Помощник начальника штаба бригады внес на обсуждение смелое предложение:
— Мне кажется, что здесь затруднительно обеспечить всех детей питанием и необходимыми вещами. Когда дети в детдоме, они всегда под ударом. В любой момент их могут уничтожить орудийным огнем из Верино. Поэтому я вижу только один выход: детей разместить по деревням у местных жителей…
— Нереально, — возразил комбриг. — Заманчиво, но в настоящих условиях нереально. Местные жители сами погибают от голода, куда уж им прокормить детей… Кроме того, много больных. Кто будет оказывать медицинскую помощь этим детям? Раздать детей местным жителям — значит в настоящих условиях лишить их организованного осмотра медсестрой, снабжения продуктами.

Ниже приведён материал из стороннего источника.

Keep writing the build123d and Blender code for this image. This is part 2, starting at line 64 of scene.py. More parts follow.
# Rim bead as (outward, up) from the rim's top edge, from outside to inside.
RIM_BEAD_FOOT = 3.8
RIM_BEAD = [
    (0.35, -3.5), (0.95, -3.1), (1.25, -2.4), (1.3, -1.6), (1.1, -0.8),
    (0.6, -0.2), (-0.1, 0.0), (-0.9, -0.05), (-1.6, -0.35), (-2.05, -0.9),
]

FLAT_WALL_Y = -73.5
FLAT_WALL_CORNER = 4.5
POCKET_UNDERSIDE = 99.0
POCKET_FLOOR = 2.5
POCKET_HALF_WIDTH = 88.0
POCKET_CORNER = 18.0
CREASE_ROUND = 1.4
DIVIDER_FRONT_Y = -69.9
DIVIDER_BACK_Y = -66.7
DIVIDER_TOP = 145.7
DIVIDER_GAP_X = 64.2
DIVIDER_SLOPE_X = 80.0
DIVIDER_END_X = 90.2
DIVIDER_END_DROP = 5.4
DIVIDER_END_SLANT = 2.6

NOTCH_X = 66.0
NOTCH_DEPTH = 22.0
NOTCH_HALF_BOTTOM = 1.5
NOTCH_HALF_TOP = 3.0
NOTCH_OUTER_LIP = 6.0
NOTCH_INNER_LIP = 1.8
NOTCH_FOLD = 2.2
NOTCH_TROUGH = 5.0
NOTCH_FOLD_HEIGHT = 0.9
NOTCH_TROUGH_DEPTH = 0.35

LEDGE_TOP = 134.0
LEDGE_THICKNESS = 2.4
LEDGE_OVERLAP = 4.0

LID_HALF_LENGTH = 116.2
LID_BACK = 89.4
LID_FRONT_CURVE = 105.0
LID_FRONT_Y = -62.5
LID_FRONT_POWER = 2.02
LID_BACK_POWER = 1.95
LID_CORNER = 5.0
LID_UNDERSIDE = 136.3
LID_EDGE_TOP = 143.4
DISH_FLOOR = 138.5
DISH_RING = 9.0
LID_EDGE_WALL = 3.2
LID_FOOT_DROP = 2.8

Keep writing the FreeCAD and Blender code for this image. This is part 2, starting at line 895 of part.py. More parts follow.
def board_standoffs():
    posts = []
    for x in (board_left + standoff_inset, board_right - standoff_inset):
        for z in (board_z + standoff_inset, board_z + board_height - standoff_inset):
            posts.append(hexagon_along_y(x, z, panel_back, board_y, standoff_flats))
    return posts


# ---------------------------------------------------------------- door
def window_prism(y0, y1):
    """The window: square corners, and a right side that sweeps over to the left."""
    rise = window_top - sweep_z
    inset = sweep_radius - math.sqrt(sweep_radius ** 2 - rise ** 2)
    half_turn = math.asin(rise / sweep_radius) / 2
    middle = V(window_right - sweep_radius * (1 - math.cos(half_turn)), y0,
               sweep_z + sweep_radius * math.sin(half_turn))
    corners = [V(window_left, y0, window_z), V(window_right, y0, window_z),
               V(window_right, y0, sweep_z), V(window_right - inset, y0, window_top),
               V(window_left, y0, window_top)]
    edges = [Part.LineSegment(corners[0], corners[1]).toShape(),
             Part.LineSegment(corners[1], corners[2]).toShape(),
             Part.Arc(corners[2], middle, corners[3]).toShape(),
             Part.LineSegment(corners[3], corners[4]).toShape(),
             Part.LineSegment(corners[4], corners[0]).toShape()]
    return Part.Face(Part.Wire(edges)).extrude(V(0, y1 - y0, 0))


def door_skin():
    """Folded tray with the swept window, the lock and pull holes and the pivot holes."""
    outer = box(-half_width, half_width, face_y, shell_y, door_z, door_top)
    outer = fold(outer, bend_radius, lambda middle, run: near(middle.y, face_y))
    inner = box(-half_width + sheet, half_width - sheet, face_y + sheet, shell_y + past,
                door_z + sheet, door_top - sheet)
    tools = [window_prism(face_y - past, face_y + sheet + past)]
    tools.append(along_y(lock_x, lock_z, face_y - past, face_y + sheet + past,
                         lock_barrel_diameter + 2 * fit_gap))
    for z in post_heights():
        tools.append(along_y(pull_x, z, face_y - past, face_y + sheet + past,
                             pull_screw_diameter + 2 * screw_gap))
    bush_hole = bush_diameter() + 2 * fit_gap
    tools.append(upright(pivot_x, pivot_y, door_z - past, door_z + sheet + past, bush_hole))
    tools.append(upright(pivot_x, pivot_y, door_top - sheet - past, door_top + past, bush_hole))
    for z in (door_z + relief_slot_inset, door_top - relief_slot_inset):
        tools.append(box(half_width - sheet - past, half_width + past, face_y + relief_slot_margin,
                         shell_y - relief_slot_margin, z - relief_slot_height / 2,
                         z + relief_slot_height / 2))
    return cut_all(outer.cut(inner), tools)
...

Выступали с предложениями и другие. Глазов предложил следующее:
— Не лучше ли будет организовать в лесу несколько специальных лагерей, куда и вывезти всех детей из Коровкино…
— Конечно, это было бы хорошо! — согласился комбриг. — Я и об этом думал. Но такое нам сейчас организовать не под силу. Нужны теплые землянки, разная утварь. Кроме того, по имеющимся данным, фашисты начинают прочесывать леса с воздуха. Иными словами, они начинают нас бомбить…

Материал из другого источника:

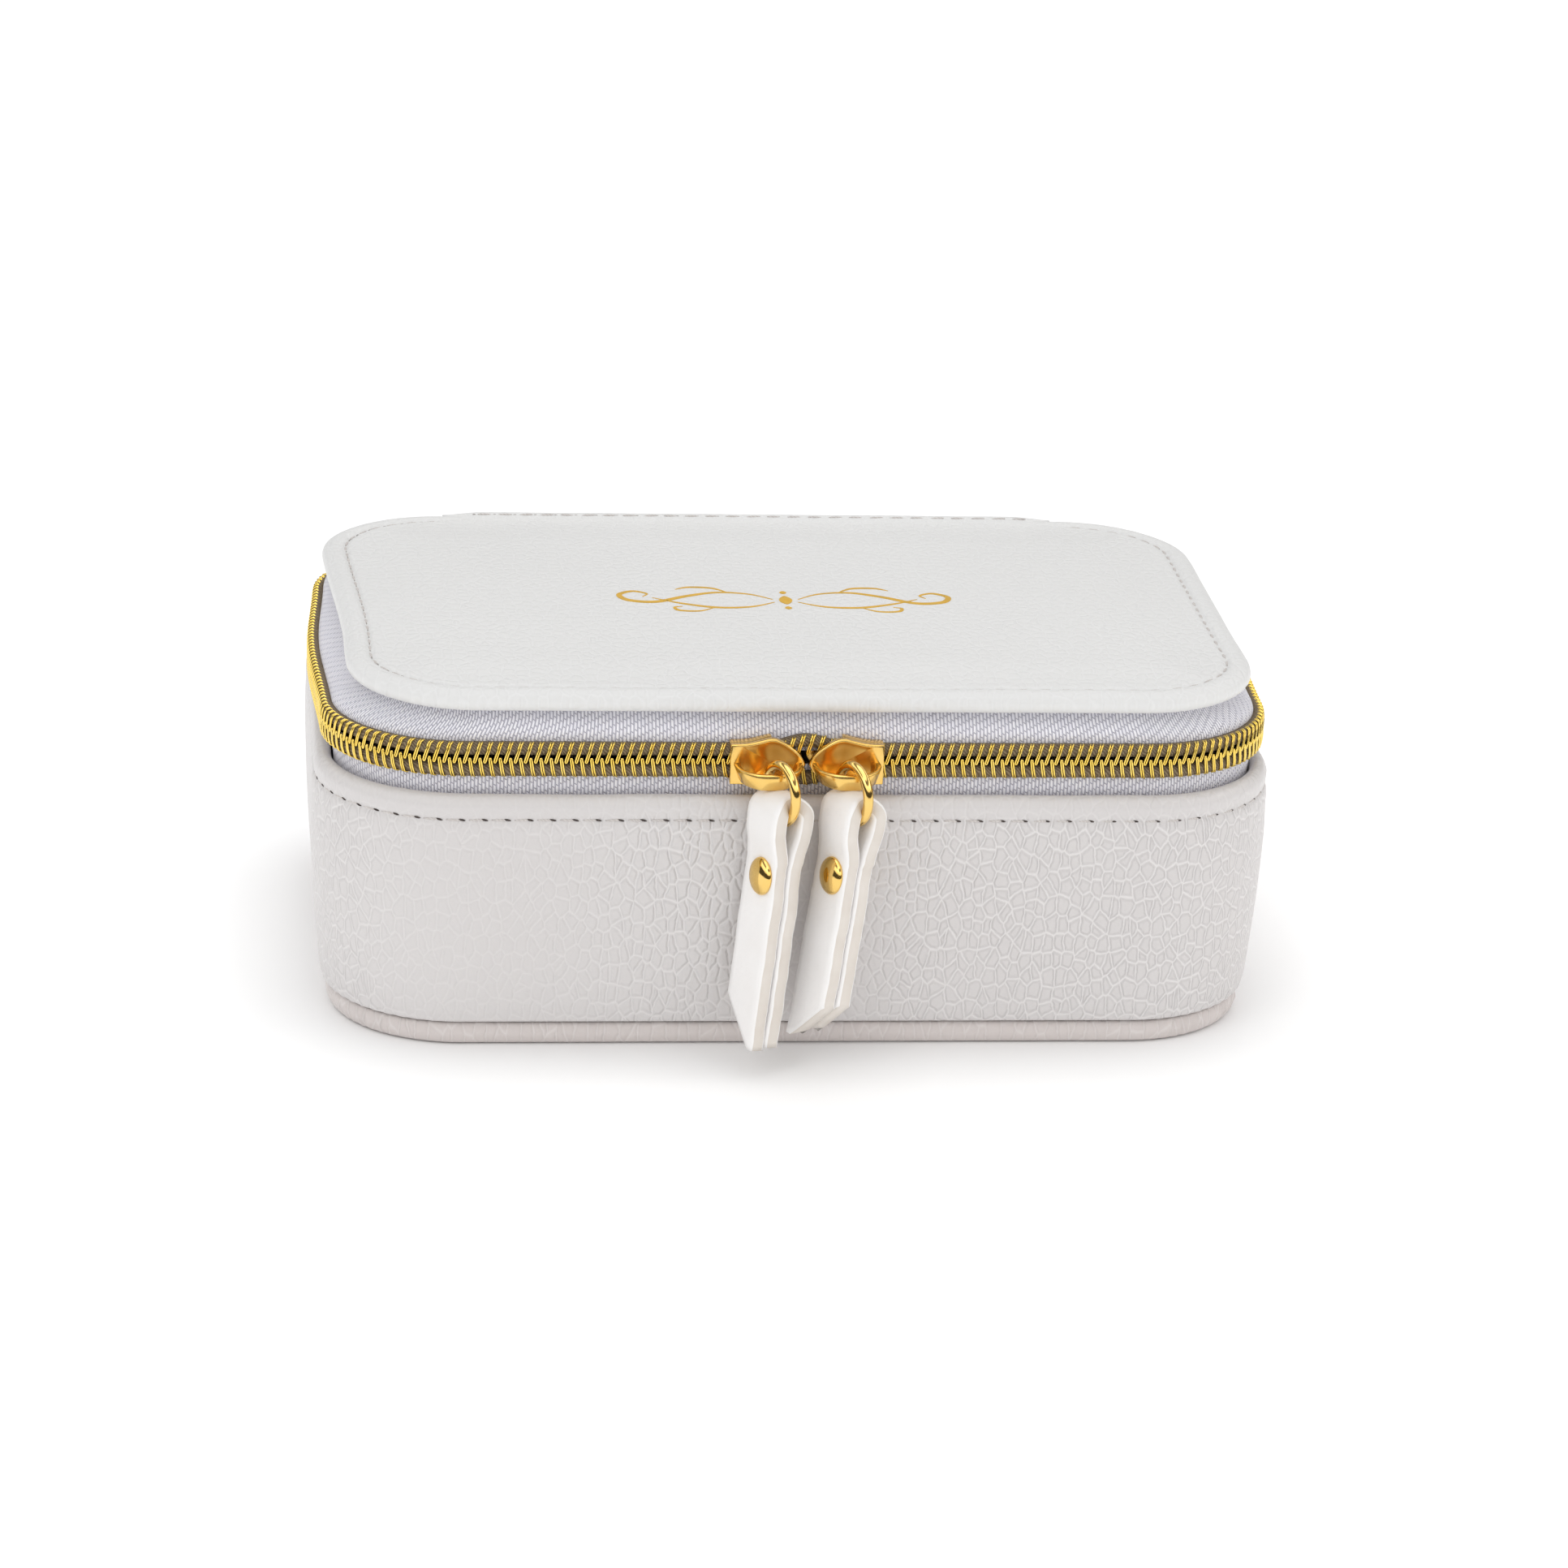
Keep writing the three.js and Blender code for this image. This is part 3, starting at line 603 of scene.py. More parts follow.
def satinFinish():
    # Satin weave polyester: long floats with a directional shine, slightly pinker in the folds.
    material, add, shader, _ = startMaterial("polyester_satin")
    flat = add("ShaderNodeUVMap", uv_map="weave")
    fine = add("ShaderNodeMapping", {"Vector": flat, "Scale": (1800.0, 260.0, 1.0)})
    floats = add("ShaderNodeTexNoise", {"Vector": fine, "Scale": 1.0, "Detail": 2.0})
    colour = add("ShaderNodeMix", {"Factor": floats.outputs["Fac"], 6: "#ddd5d2",
                                             7: "#cdc3c0"}, data_type="RGBA")
    bump = add("ShaderNodeBump", {"Height": floats.outputs["Fac"], "Distance": 0.00004, "Strength": 0.6})
    setInputs(shader, {"Base Color": colour.outputs[2], "Roughness": 0.35, "Normal": bump,
                             "Anisotropic": 0.5, "Sheen Weight": 0.2})
    return material


def boardFinish(name, colour, deep, coarse):
    # Pressed grey board or cut foam: matt, flecked with short fibres or open cells.
    material, add, shader, place = startMaterial(name)
    flecks = add("ShaderNodeTexNoise", {"Vector": place, "Scale": coarse, "Detail": 5.0, "Roughness": 0.7})
    spots = add("ShaderNodeTexVoronoi", {"Vector": place, "Scale": coarse * 0.7})
    mix = add("ShaderNodeMath", {0: flecks.outputs["Fac"], 1: spots.outputs["Distance"]},
              operation="MULTIPLY")
    tint = add("ShaderNodeMix", {"Factor": mix, 6: deep, 7: colour},
                   data_type="RGBA")
    bump = add("ShaderNodeBump", {"Height": mix, "Distance": 0.0001, "Strength": 0.6})
    setInputs(shader, {"Base Color": tint.outputs[2], "Roughness": 0.9, "Normal": bump})
    return material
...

— Может быть, попытаться все же эвакуировать детей за линию фронта? — сказал Глазов.
— Через линию фронта? — комбриг пожал плечами. — Как это можно организовать? Сотни километров объездным путем, когда мосты взорваны и сожжены. Нет. Вражеская авиация обнаружит и немедленно станет бомбить колонну. Кстати, детдомовцы нам рассказывали, что такое эвакуация, когда местность оккупирована. Нет, это тоже не выход…
Начальник разведки Кораблев вдруг сердито произнес:
— Мы отвлекаемся от наших непосредственных боевых задач. На мой взгляд, и одна группа Скоблева вполне справится с задачей охраны детдома…
— Вы неправы, — ответил комбриг. — Фашисты делают на детдом ставку. Кох расставил сети, надеясь таким образом разнюхать наши связи, выловить наших людей, узнать наше расположение и разгромить нас. Теперь, после того как был схвачен Сташенко, ни у кого на этот счет не может быть сомнений.
Сташенко и его семья погибли смертью героев. Может быть, это вызвало особое озлобление Коха, и он жестоко расправился с некоторыми детьми из детдома. Разумеется, и налет фашистов, когда были взяты из детдома даже подушки и простыни, не случаен. Кох рассчитывает на партизанскую жалость к обездоленным, голодным детям. И в этом он не ошибся! Мы жалеем детей. Мы действительно не можем пройти мимо… Какие же выводы могут быть из этого сделаны?
Пока детский дом нужен врагу как ловушка, в которую он надеется нас поймать… Поэтому лучшим решением в настоящих условиях будет оставить детей в детдоме. Но это не все. Надо обмануть Коха… Пусть его агент обнаруживает «партизан». Вы меня понимаете? Надо направить его по ложному следу!.. Этим мы убьем двух зайцев: во-первых, он должен будет сохранять детский дом; во-вторых, мы сможем точно установить, кто предатель и каковы его связи…
Людей, которые смогли бы принять участие в этой опасной операции, нам надо будет подыскивать самым тщательным образом. Мы должны будем заинтриговать Коха. Всякий раз ставить его перед новой загадкой. И все это придется делать очень тонко, чтобы матерый шпион не догадался, что его водят за нос…
— Очень хорошо! — похвалил Глазов. — Получится, что фашисты запутаются в тех сетях, которые предназначали для нас!
— Наше дело бить врага! — продолжал комбриг. — Поэтому в скором времени мы предложим на рассмотрение Полоцкого подпольного обкома партии и Москвы план по уничтожению секретных грузов, которые фашисты предполагают провезти по железной дороге Верино — Полоцк. И дальнейшая наша цель — уничтожение веринского гарнизона…
— Вот это дело! — улыбнулся Кораблев. — Это да!..
— Спасение детского дома не в ослаблении ударов, наносимых нами по врагу, а в усилении этих ударов! — подытожил комбриг. — Разумеется, к этим двум серьезным операциям надо очень долго готовиться. Мы должны провести их только успешно. Нет сомнения, недалеко то время, когда фронт приблизится к нам. После разгрома веринского гарнизона детям из детдома останется недолго ждать полного освобождения. Таков план. Кто «за», прошу поднять руки…
Проголосовали единогласно.
Немедленно была послана радиограмма в Москву. Комбриг отправился на заседание Полоцкого подпольного обкома партии.